begin COLLECTED MATERIAL
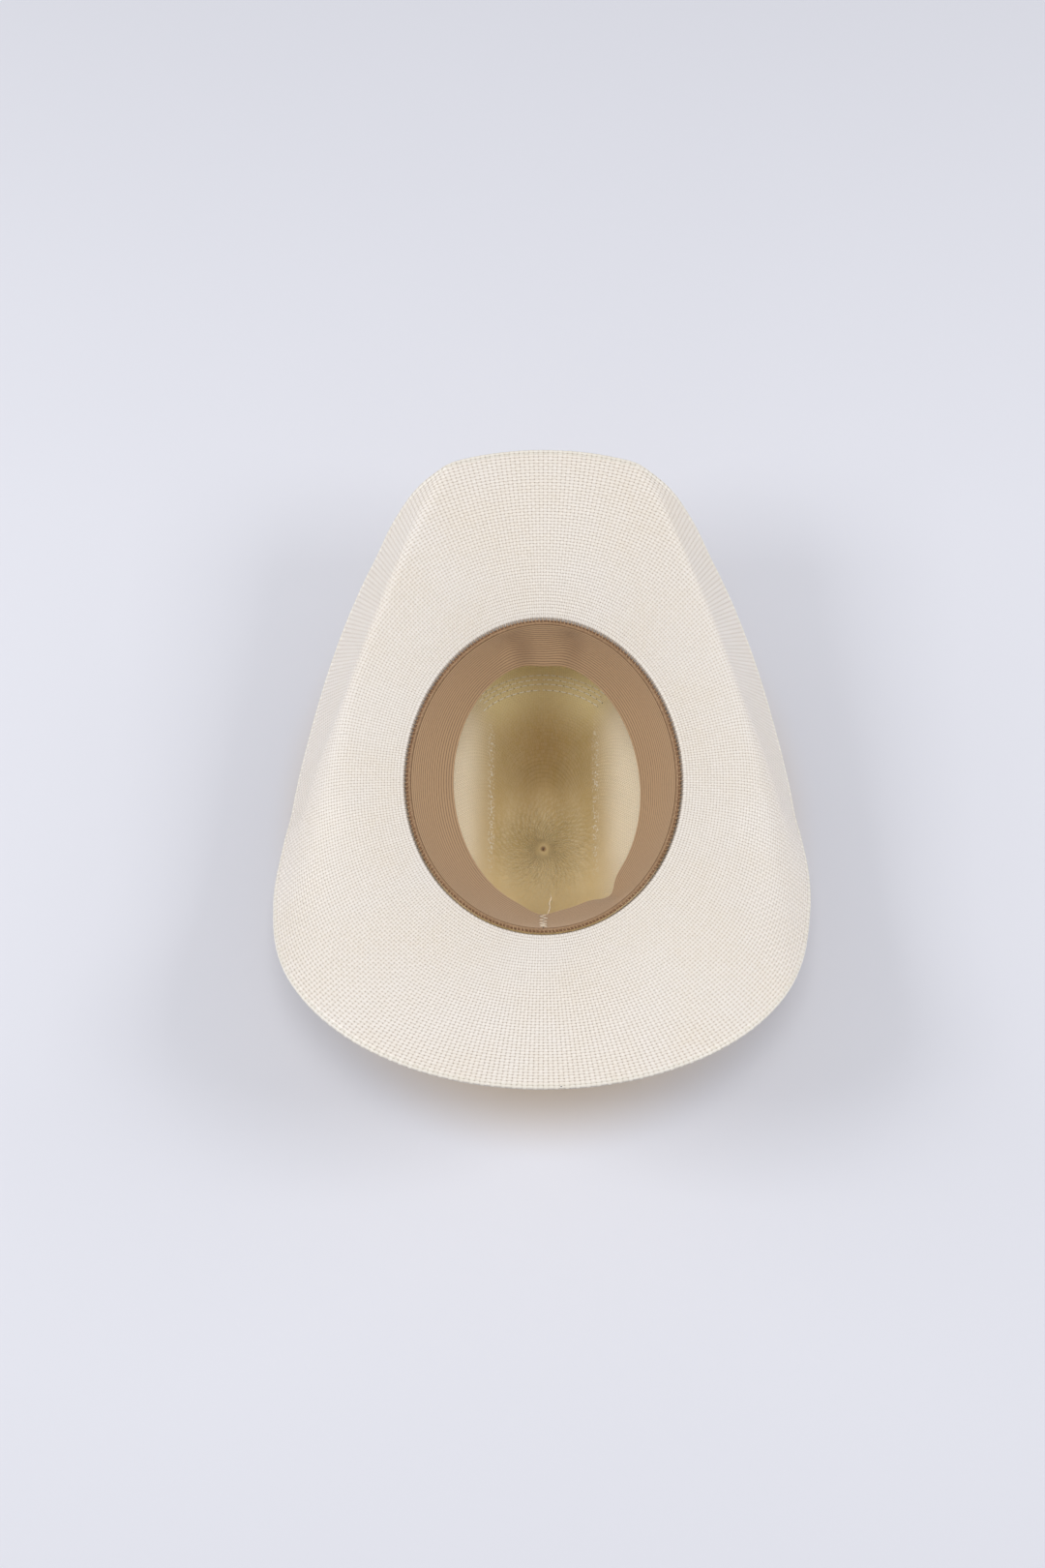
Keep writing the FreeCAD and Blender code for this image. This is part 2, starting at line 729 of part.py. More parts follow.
def make_hatband_tacks():
    """Two short thread tacks that hold the strap to the crown, at the front and at the back."""
    inside = size("strawThickness") / 2 - 0.5
    outside = inside + size("strapGap") + size("strapThickness") + 0.9
    tacks = []
    for angle in (0.0, math.pi):
        for share in (0.2, 0.8):
            place, outward, _ = strap_frame(angle, share)
            tacks.append(thread("Tack", place + outward * inside, place + outward * outside, "threadRadius"))
    return add_threads("hatband_tacks", tacks)


hatband_tacks = make_hatband_tacks()

# ---------------------------------------------------------------------------- checks and export

PARTS = [
    straw_body, brim_hem, brim_wire, wire_sleeve, sweatband, sweatband_reed, reed_stitching, seam_stitches,
    seam_tape, hatband_strap, strap_billet, buckle_frame, buckle_pin, buckle_prong, keeper_loop, strap_tip,
    hatband_tacks,
]


def export_parts():
    """Checks every object of the document, then writes each sub-part to its own file."""
    document.recompute()
    for item in document.Objects:
        if "Invalid" in item.State or "Error" in item.State:
            raise RuntimeError("%s did not compute" % item.Label)
    os.makedirs("parts", exist_ok=True)
    for item in PARTS:
        shape = item.Shape
        if shape.isNull() or not shape.isValid() or not shape.Solids:
            raise RuntimeError("%s has no valid solid" % item.Label)
        box = shape.BoundBox
        print("%-16s solids %3d  volume %9.1f mm3  z %.2f to %.2f" % (
            item.Label, len(shape.Solids), shape.Volume, box.ZMin, box.ZMax))
        shape.exportStep("parts/%s.step" % item.Label)


export_parts()
pin_axis = buckle_place.Rotation.multVec(Vector(0, 1, 0))
pin_place = buckle_place.multVec(Vector(pin_x, 0, pin_z))
print("buckle pin at (%.3f, %.3f, %.3f), along (%.5f, %.5f, %.5f)" % (*pin_place, *pin_axis))
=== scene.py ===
"""Looks of the straw western hat: woven straw, ribbed sweatband, stitches, hatband and buckle.

Metres, in the CAD model's frame: the hat lies on its crown, +Z out of the head opening, front at -Y.
"""

import math

import bpy
import numpy as np
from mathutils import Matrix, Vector


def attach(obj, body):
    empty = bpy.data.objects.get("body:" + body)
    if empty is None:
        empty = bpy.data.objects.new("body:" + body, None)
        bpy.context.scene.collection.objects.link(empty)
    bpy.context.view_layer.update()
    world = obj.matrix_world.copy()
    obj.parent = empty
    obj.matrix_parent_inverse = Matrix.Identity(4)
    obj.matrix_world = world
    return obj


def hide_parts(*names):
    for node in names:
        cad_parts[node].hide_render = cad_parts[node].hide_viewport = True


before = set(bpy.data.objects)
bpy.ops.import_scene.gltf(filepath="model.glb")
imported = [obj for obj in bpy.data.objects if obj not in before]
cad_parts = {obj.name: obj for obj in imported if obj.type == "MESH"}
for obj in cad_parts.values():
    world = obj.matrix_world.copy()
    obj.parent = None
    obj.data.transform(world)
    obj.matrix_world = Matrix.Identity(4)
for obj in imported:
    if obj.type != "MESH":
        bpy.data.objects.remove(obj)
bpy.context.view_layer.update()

MM = 0.001

# ---------------------------------------------------------------- shape of the hat, in millimetres

OPENING_HALF_WIDTH, OPENING_HALF_LENGTH = 86.5, 104.0
BREAK_HEIGHT, BREAK_SADDLE = 116.0, 5.0
STRAW_THICKNESS = 1.8
CROWN_DEPTH, CROWN_SQUARENESS = 113.0, 2.9
TIP_SHIFT = 13.0
CROWN_FLATTENING, FLAT_BLEND = 3.0, 3.0
# a run says where something rises and where it falls again, along Y
CREASE_DEPTH, CREASE_SPREAD, CREASE_RUN, CREASE_FADE = 6.0, 15.0, (-66.0, -30.0, 40.0, 78.0), (10.0, 30.0)
DENT_PINCH, DENT_TOP, DENT_FLOOR, DENT_RUN = 0.40, 92.0, 20.0, (-88.0, -30.0, 15.0, 85.0)
STANDING_OFFSET = 1.42
BRIM_WIDTH, BRIM_CORNER_EXTRA = 98.5, 10.0
FRONT_DIP, BACK_DIP = 22.0, 12.5
FOLD_HALF_WIDTH, FOLD_HALF_LENGTH, FOLD_MIDDLE, FOLD_SQUARENESS = 137.5, 271.0, 15.0, 1.42
FOLD_ZONES = (-180.0, -150.0, -125.0, -60.0, 0.0, 60.0, 120.0, 230.0)
FOLD_ANGLES = (40.0, 52.0, 60.0, 64.0, 65.0, 42.0, 14.0, 0.0)
FOLD_BENDS = (8.0, 8.0, 8.0, 9.0, 38.0, 70.0, 70.0, 70.0)
FOLD_BIAS, FOLD_BIAS_RUN = 6.0, (30.0, 110.0, 170.0, 225.0)
FOLD_SEARCH_REACH, FOLD_SEARCH_STEPS = 400.0, 30
HEM_RADIUS = 1.7
BAND_HALF_WIDTH_FREE, BAND_HALF_LENGTH_FREE = 59.5, 83.5
BAND_DROP, BAND_FREE_SHIFT, BAND_HOLLOW = 28.0, 2.0, 1.6
BAND_LEAN_FRONT, BAND_LEAN_SIDE, BAND_SKEW = 4.5, -2.5, 1.5
# reach, angle and spread; these angles are in degrees
BAND_RIPPLES = ((6.0, 219.0, 7.0), (3.0, 178.0, 10.0), (-2.5, 0.0, 9.0))
BAND_DENTS, BAND_DENT_DEPTH, BAND_DENT_SPREAD = (-12.0, 17.0), 2.4, 6.0
REED_RADIUS, REED_DROP = 1.2, 0.4


def smooth(value, start, end):
    """0 before the start, 1 past the end, and an even S between them."""
    t = np.clip((np.asarray(value, float) - start) / (end - start), 0.0, 1.0)
    return t * t * (3.0 - 2.0 * t)


def plateau(value, run):
    """0, then 1 between the middle two places of the run, then 0 again."""
    return smooth(value, *run[:2]) * (1 - smooth(value, *run[2:]))


def between(value, places, amounts):
    """Smooth interpolation through (place, amount) pairs, with no overshoot."""
    x, y = np.array(places, float), np.array(amounts, float)
    slopes = np.diff(y) / np.diff(x)
    tangents = np.zeros(len(x))
    for k in range(1, len(x) - 1):
        a, b = slopes[k - 1], slopes[k]
        tangents[k] = 0.0 if a * b <= 0 else 2 * a * b / (a + b)
    v = np.clip(value, x[0], x[-1])
    k = np.clip(np.searchsorted(x, v, side="right") - 1, 0, len(x) - 2)
    span = x[k + 1] - x[k]
    t = (v - x[k]) / span
    return (
        y[k] * (1 + 2 * t) * (1 - t) ** 2 + y[k + 1] * t * t * (3 - 2 * t)
        + span * (tangents[k] * t * (1 - t) ** 2 - tangents[k + 1] * t * t * (1 - t))
    )


def opening(angle):
    """Points and outward normals of the head opening's oval, in plan. Angle 0 is the front."""
    a, b = OPENING_HALF_WIDTH, OPENING_HALF_LENGTH
    sin, cos = np.sin(angle), np.cos(angle)
    normal = np.stack([b * sin, -a * cos, 0 * sin], -1)
    normal /= np.linalg.norm(normal, axis=-1, keepdims=True)
    return np.stack([a * sin, -b * cos, 0 * sin], -1), normal


def break_height(angle):
    """Height at which the crown turns into the brim: lower at the sides of the head."""
    return BREAK_HEIGHT + BREAK_SADDLE * np.cos(2 * angle)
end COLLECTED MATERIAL
Using the data above, output each line exactly.

- _TASK SOLUTION_:
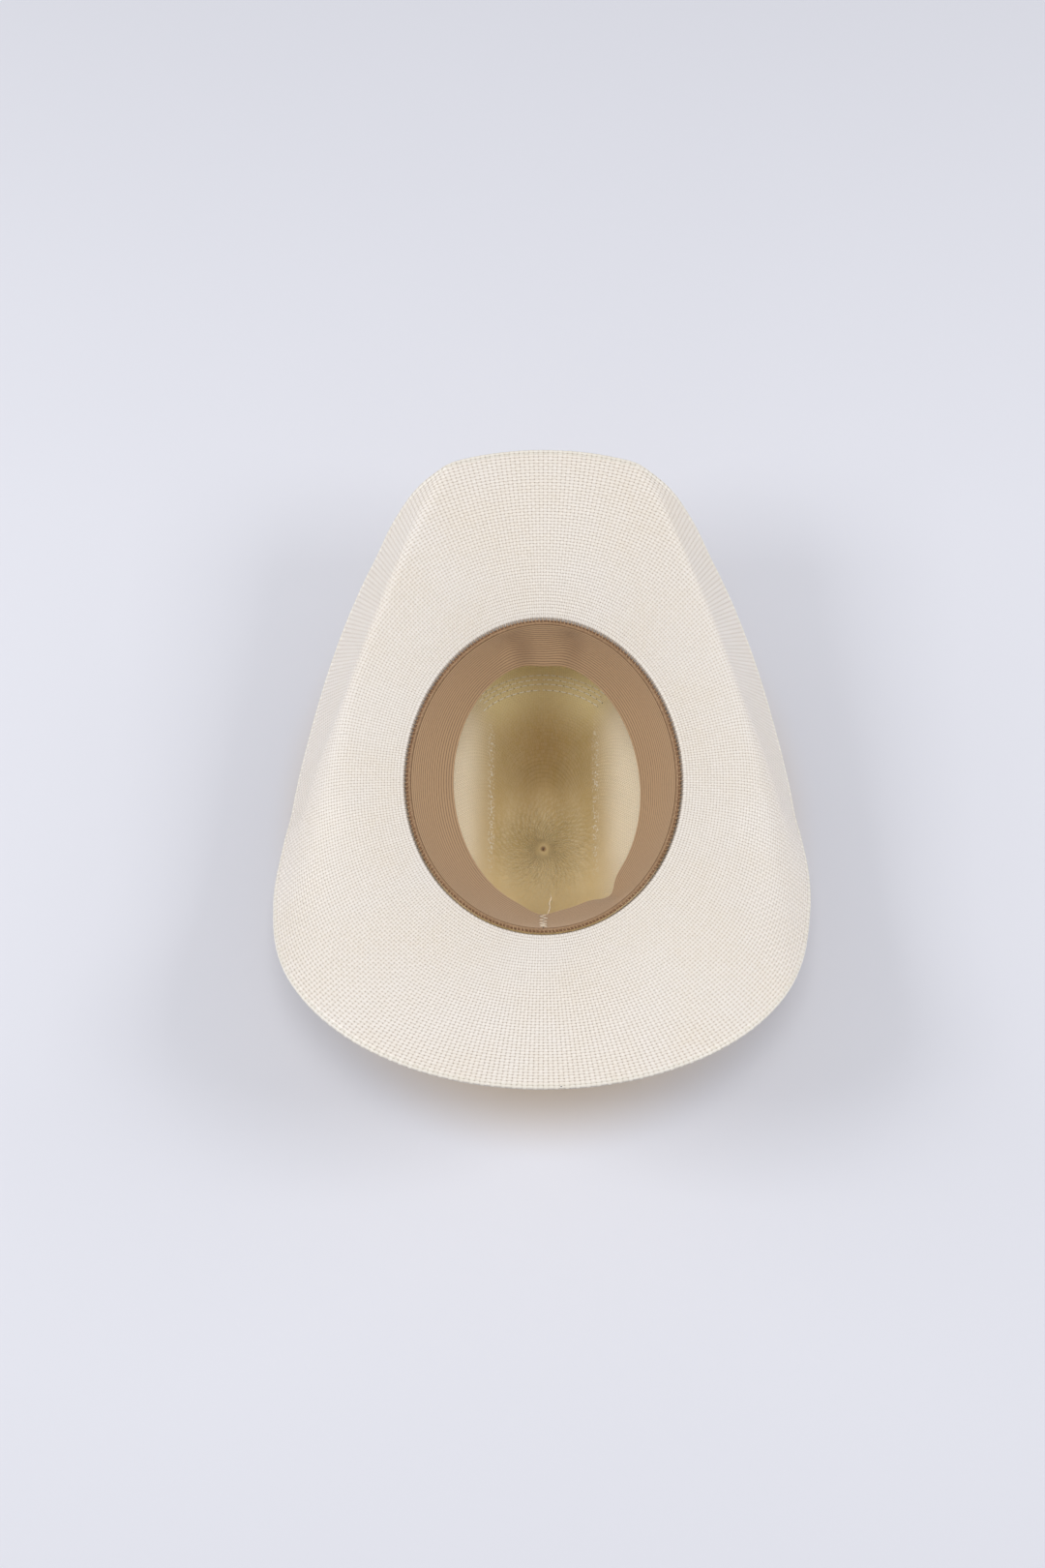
Keep writing the FreeCAD and Blender code for this image. This is part 2, starting at line 729 of part.py. More parts follow.
def make_hatband_tacks():
    """Two short thread tacks that hold the strap to the crown, at the front and at the back."""
    inside = size("strawThickness") / 2 - 0.5
    outside = inside + size("strapGap") + size("strapThickness") + 0.9
    tacks = []
    for angle in (0.0, math.pi):
        for share in (0.2, 0.8):
            place, outward, _ = strap_frame(angle, share)
            tacks.append(thread("Tack", place + outward * inside, place + outward * outside, "threadRadius"))
    return add_threads("hatband_tacks", tacks)


hatband_tacks = make_hatband_tacks()

# ---------------------------------------------------------------------------- checks and export

PARTS = [
    straw_body, brim_hem, brim_wire, wire_sleeve, sweatband, sweatband_reed, reed_stitching, seam_stitches,
    seam_tape, hatband_strap, strap_billet, buckle_frame, buckle_pin, buckle_prong, keeper_loop, strap_tip,
    hatband_tacks,
]


def export_parts():
    """Checks every object of the document, then writes each sub-part to its own file."""
    document.recompute()
    for item in document.Objects:
        if "Invalid" in item.State or "Error" in item.State:
            raise RuntimeError("%s did not compute" % item.Label)
    os.makedirs("parts", exist_ok=True)
    for item in PARTS:
        shape = item.Shape
        if shape.isNull() or not shape.isValid() or not shape.Solids:
            raise RuntimeError("%s has no valid solid" % item.Label)
        box = shape.BoundBox
        print("%-16s solids %3d  volume %9.1f mm3  z %.2f to %.2f" % (
            item.Label, len(shape.Solids), shape.Volume, box.ZMin, box.ZMax))
        shape.exportStep("parts/%s.step" % item.Label)


export_parts()
pin_axis = buckle_place.Rotation.multVec(Vector(0, 1, 0))
pin_place = buckle_place.multVec(Vector(pin_x, 0, pin_z))
print("buckle pin at (%.3f, %.3f, %.3f), along (%.5f, %.5f, %.5f)" % (*pin_place, *pin_axis))
=== scene.py ===
"""Looks of the straw western hat: woven straw, ribbed sweatband, stitches, hatband and buckle.

Metres, in the CAD model's frame: the hat lies on its crown, +Z out of the head opening, front at -Y.
"""

import math

import bpy
import numpy as np
from mathutils import Matrix, Vector


def attach(obj, body):
    empty = bpy.data.objects.get("body:" + body)
    if empty is None:
        empty = bpy.data.objects.new("body:" + body, None)
        bpy.context.scene.collection.objects.link(empty)
    bpy.context.view_layer.update()
    world = obj.matrix_world.copy()
    obj.parent = empty
    obj.matrix_parent_inverse = Matrix.Identity(4)
    obj.matrix_world = world
    return obj


def hide_parts(*names):
    for node in names:
        cad_parts[node].hide_render = cad_parts[node].hide_viewport = True


before = set(bpy.data.objects)
bpy.ops.import_scene.gltf(filepath="model.glb")
imported = [obj for obj in bpy.data.objects if obj not in before]
cad_parts = {obj.name: obj for obj in imported if obj.type == "MESH"}
for obj in cad_parts.values():
    world = obj.matrix_world.copy()
    obj.parent = None
    obj.data.transform(world)
    obj.matrix_world = Matrix.Identity(4)
for obj in imported:
    if obj.type != "MESH":
        bpy.data.objects.remove(obj)
bpy.context.view_layer.update()

MM = 0.001

# ---------------------------------------------------------------- shape of the hat, in millimetres

OPENING_HALF_WIDTH, OPENING_HALF_LENGTH = 86.5, 104.0
BREAK_HEIGHT, BREAK_SADDLE = 116.0, 5.0
STRAW_THICKNESS = 1.8
CROWN_DEPTH, CROWN_SQUARENESS = 113.0, 2.9
TIP_SHIFT = 13.0
CROWN_FLATTENING, FLAT_BLEND = 3.0, 3.0
# a run says where something rises and where it falls again, along Y
CREASE_DEPTH, CREASE_SPREAD, CREASE_RUN, CREASE_FADE = 6.0, 15.0, (-66.0, -30.0, 40.0, 78.0), (10.0, 30.0)
DENT_PINCH, DENT_TOP, DENT_FLOOR, DENT_RUN = 0.40, 92.0, 20.0, (-88.0, -30.0, 15.0, 85.0)
STANDING_OFFSET = 1.42
BRIM_WIDTH, BRIM_CORNER_EXTRA = 98.5, 10.0
FRONT_DIP, BACK_DIP = 22.0, 12.5
FOLD_HALF_WIDTH, FOLD_HALF_LENGTH, FOLD_MIDDLE, FOLD_SQUARENESS = 137.5, 271.0, 15.0, 1.42
FOLD_ZONES = (-180.0, -150.0, -125.0, -60.0, 0.0, 60.0, 120.0, 230.0)
FOLD_ANGLES = (40.0, 52.0, 60.0, 64.0, 65.0, 42.0, 14.0, 0.0)
FOLD_BENDS = (8.0, 8.0, 8.0, 9.0, 38.0, 70.0, 70.0, 70.0)
FOLD_BIAS, FOLD_BIAS_RUN = 6.0, (30.0, 110.0, 170.0, 225.0)
FOLD_SEARCH_REACH, FOLD_SEARCH_STEPS = 400.0, 30
HEM_RADIUS = 1.7
BAND_HALF_WIDTH_FREE, BAND_HALF_LENGTH_FREE = 59.5, 83.5
BAND_DROP, BAND_FREE_SHIFT, BAND_HOLLOW = 28.0, 2.0, 1.6
BAND_LEAN_FRONT, BAND_LEAN_SIDE, BAND_SKEW = 4.5, -2.5, 1.5
# reach, angle and spread; these angles are in degrees
BAND_RIPPLES = ((6.0, 219.0, 7.0), (3.0, 178.0, 10.0), (-2.5, 0.0, 9.0))
BAND_DENTS, BAND_DENT_DEPTH, BAND_DENT_SPREAD = (-12.0, 17.0), 2.4, 6.0
REED_RADIUS, REED_DROP = 1.2, 0.4


def smooth(value, start, end):
    """0 before the start, 1 past the end, and an even S between them."""
    t = np.clip((np.asarray(value, float) - start) / (end - start), 0.0, 1.0)
    return t * t * (3.0 - 2.0 * t)


def plateau(value, run):
    """0, then 1 between the middle two places of the run, then 0 again."""
    return smooth(value, *run[:2]) * (1 - smooth(value, *run[2:]))


def between(value, places, amounts):
    """Smooth interpolation through (place, amount) pairs, with no overshoot."""
    x, y = np.array(places, float), np.array(amounts, float)
    slopes = np.diff(y) / np.diff(x)
    tangents = np.zeros(len(x))
    for k in range(1, len(x) - 1):
        a, b = slopes[k - 1], slopes[k]
        tangents[k] = 0.0 if a * b <= 0 else 2 * a * b / (a + b)
    v = np.clip(value, x[0], x[-1])
    k = np.clip(np.searchsorted(x, v, side="right") - 1, 0, len(x) - 2)
    span = x[k + 1] - x[k]
    t = (v - x[k]) / span
    return (
        y[k] * (1 + 2 * t) * (1 - t) ** 2 + y[k + 1] * t * t * (3 - 2 * t)
        + span * (tangents[k] * t * (1 - t) ** 2 - tangents[k + 1] * t * t * (1 - t))
    )


def opening(angle):
    """Points and outward normals of the head opening's oval, in plan. Angle 0 is the front."""
    a, b = OPENING_HALF_WIDTH, OPENING_HALF_LENGTH
    sin, cos = np.sin(angle), np.cos(angle)
    normal = np.stack([b * sin, -a * cos, 0 * sin], -1)
    normal /= np.linalg.norm(normal, axis=-1, keepdims=True)
    return np.stack([a * sin, -b * cos, 0 * sin], -1), normal


def break_height(angle):
    """Height at which the crown turns into the brim: lower at the sides of the head."""
    return BREAK_HEIGHT + BREAK_SADDLE * np.cos(2 * angle)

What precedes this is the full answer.